Wireless connections WWAN and WLAN


If you want to use your laptop PC to wirelessly connect to the Internet1 you have two options: WLAN2 (Wireless Local Area Networks) and WWAN3 (Wireless Wide Area Networks). But what’s the difference between the two? And which connection will work best for your needs?

A detailed look at both options

Local vs. wide area

WLAN and WWAN both connect you to the Internet wirelessly, but they use different technology to do it. WLAN is intended for “local” use (the “L” in WLAN). Also referred to as Wi-Fi, it’s probably the most common way to wirelessly connect to the Internet. WWAN is a mobile broadband3 option that covers a “wide” area (the “W” in WWAN). You may have heard it called a “3G” or in some areas a “4G” network.


Imagine the two wireless options as if they were phone connections instead of Internet.1 WLAN is like your home phone. You can use it as long as you’re in or around your house or wherever the WLAN router (“hot spot”) is located. It’s generally affordable, and if needed you can use a pay phone when you’re away from home.

WWAN, on the other hand, is like your cellular phone. You can use it anywhere you have coverage—in a car, an airport, or a sporting event. WWAN uses cellular service, provided by mobile operators, so it requires a monthly subscription fee or “session-based pricing.”

Local vs. wide area

Both connections have their advantages and downsides.

+ Most computers come with WLAN technology built in
+ It’s easy and affordable to set up a WLAN network in your home using a router and Internet service provider (ISP)
+ WLAN connections are commonly found in homes, offices, hotels, coffee shops and airports and are sometimes free to use
+ WLAN keeps you constantly connected to your network as your move around your house or network area
+ With WLAN it’s easy for small businesses to grow and connect more users without adding wires
+ WLAN is typically faster than WWAN
– The area covered by WLAN is fixed and typically small
– Because WLAN uses radio waves, signal strength can sometimes be compromised
– When WLAN is not free, users must usually purchase usage in 24-hour increments, knowing they’ll often use only a few hours of that time.

+ WWAN provides regional, nationwide and global wireless coverage
+ Insert the WWAN card from your service provider or even easier, select a notebook with built-in WWAN technology (such as an HP Mobile Broadband card) and then contract with a service provider
+ WWAN provides better security than WLAN thanks to built-in 128-bit encryption4
+ Utilize cellular technology to securely transfer data or connect to the Internet4
+ Ideal for users away from home needing to connect virtually anywhere in their coverage area
– ISP contract may cost more than WLAN for those who rarely need or use wireless Internet access
– Replacing a lost external WWAN card can be costly (a built-in version may be a better choice)
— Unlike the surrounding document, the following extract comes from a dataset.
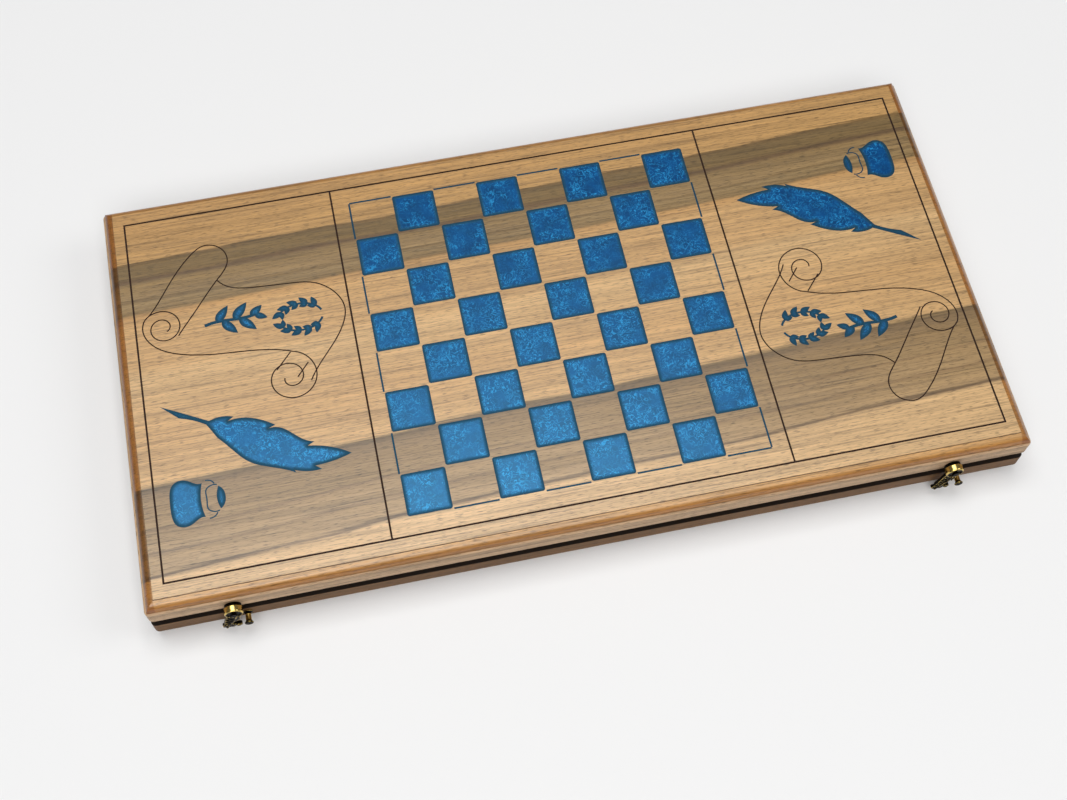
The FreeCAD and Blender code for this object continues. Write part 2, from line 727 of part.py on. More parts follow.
# ---- Hinges ----
lower_leaf = hinge_leaf(0, pin_press)
upper_leaf = mirrored(hinge_leaf(1, pin_fit))
pin = hinge_pin()
lower_screws = hinge_screws()
for name, place in (("left", -hinge_x), ("right", hinge_x)):
    for piece, node in ((lower_leaf, "hinge_lower_leaf"), (upper_leaf, "hinge_upper_leaf"),
                        (pin, "hinge_pin"), (group(lower_screws), "hinge_lower_screws"),
                        (mirrored(group(lower_screws)), "hinge_upper_screws")):
        copy = piece.copy()
        copy.translate(Vec(place, 0, 0))
        export(copy, name + "_" + node)

# ---- Clasps ----
for name, place in (("left", -clasp_x), ("right", clasp_x)):
    for piece, node in ((clasp_base(), "clasp_base"), (clasp_pivot_screw(), "clasp_pivot_screw"),
                        (clasp_hook(), "clasp_hook"), (catch_stud(), "catch_stud")):
        piece.translate(Vec(place, 0, 0))
        export(piece, name + "_" + node)
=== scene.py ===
"""Folding backgammon case with a resin-inlaid chessboard on its lid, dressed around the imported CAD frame."""
import math

import bpy
import numpy as np
from mathutils import Matrix, Quaternion, Vector
from mathutils.kdtree import KDTree


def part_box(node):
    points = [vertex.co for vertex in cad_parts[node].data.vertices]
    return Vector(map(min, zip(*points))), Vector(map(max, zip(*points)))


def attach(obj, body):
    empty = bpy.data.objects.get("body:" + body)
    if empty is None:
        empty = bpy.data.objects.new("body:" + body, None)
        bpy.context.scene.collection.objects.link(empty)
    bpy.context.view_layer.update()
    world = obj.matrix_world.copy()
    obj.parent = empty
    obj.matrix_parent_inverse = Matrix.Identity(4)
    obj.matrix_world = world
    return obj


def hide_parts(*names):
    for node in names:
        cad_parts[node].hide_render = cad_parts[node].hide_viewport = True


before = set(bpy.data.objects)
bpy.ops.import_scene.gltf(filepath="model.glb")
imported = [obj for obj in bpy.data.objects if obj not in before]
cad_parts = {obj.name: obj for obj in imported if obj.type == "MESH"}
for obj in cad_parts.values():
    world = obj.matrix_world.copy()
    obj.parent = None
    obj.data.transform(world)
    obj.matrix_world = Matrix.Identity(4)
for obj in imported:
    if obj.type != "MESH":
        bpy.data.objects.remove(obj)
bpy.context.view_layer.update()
bpy.ops.object.select_all(action="DESELECT")

# ---- Lower outer board ----
# A panel of plain walnut under the lower half, with a step and a quarter round run on all four
# edges. It is planed, oiled and left without decoration, and the case stands on it.
MM = 0.001
MOULDING = 6 * MM


def linear(colour):
    """An sRGB hex colour as the linear values that a shader takes."""
    shares = [int(colour[place:place + 2], 16) / 255 for place in (1, 3, 5)]
    return [s / 12.92 if s <= 0.04045 else ((s + 0.055) / 1.055) ** 2.4 for s in shares] + [1.0]


def add(tree, kind, sockets=None, stops=None, **settings):
    """Adds a node with its settings. A socket is given a value, or another node's output to link."""
    node = tree.nodes.new("ShaderNode" + kind)
    for name, value in settings.items():
        setattr(node, name, value)
    for socket, value in (sockets or {}).items():
        if isinstance(value, bpy.types.NodeSocket):
            tree.links.new(value, node.inputs[socket])
        else:
            node.inputs[socket].default_value = value
    if stops:
        ramp = node.color_ramp
        while len(ramp.elements) < len(stops):
            ramp.elements.new(0.5)
        for element, (place, colour) in zip(ramp.elements, stops):
            element.position = place
            element.color = linear(colour) if isinstance(colour, str) else [colour] * 3 + [1.0]
    return node


def new_finish(name):
    """An empty material: its node tree, and the surface shader joined to the output."""
    finish = bpy.data.materials.new(name)
    finish.use_nodes = True
    tree = finish.node_tree
    tree.nodes.clear()
    surface = add(tree, "BsdfPrincipled")
    add(tree, "OutputMaterial", {"Surface": surface.outputs["BSDF"]})
    return finish, tree, surface


# A colour Mix takes its share in socket 0 and its two colours in 6 and 7, and gives output 2.
DARKEN = {"data_type": "RGBA", "blend_type": "MULTIPLY"}
BLEND = {"data_type": "RGBA", "blend_type": "MIX"}

# Walnut under oil: how far the edge of a band feathers, and, as (noise, brightness), how its
# growth lines, streaks and pores darken and lighten it.
FEATHER = 5 * MM
TONES = [(0.34, 0.80), (0.46, 0.96), (0.56, 1.04), (0.68, 1.12)]
STREAKS = [(0.32, 0.62), (0.42, 0.90), (0.52, 1.02), (0.68, 1.18)]
PORES = [(0.34, 0.50), (0.42, 1.0)]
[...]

Which connection is right for you?

Which connection is right for you?

Home users – If most of your computing is done in your home WLAN is usually the best choice.
Students – Since most universities provide Internet service on their campus, WLAN may be the best option.
Travelers – If you’re constantly on the road for business or pleasure and can’t be without your web connection, WWAN is right for you.
Netbook users – HP Mini netbooks come with built-in WLAN capability2 but if you want Internet connections beyond hotspots, you may want to order an HP Mini with built-in mobile broadband.3

Getting started

If your laptop has a built-in wireless card all you need is an ISP, a modem (sometimes provided by the ISP) and a router.

Today’s HP mobile broadband laptops allow you to purchase a system with WWAN already built in. Or, for select models, you can add an after-market WWAN kit that is easily installed. You can connect to a WWAN network anywhere within your wireless carrier’s coverage map (Sprint, Verizon Wireless or AT&T in the U.S.).

  1. 1 Internet access is required; sold separately.
  2. 2 Wireless access point and Internet service required and not included. Availability of public wireless access points limited.
  3. 3 Broadband use requires separately purchased service contract. Check with service provider for coverage and availability in your area.
  4. 4 WWAN connections have built-in 128-bit encryption, so the risk of data interception, theft, and modification is significantly reduced. This is the same level of encryption used throughout the internet, and for governmental, banking, and military applications.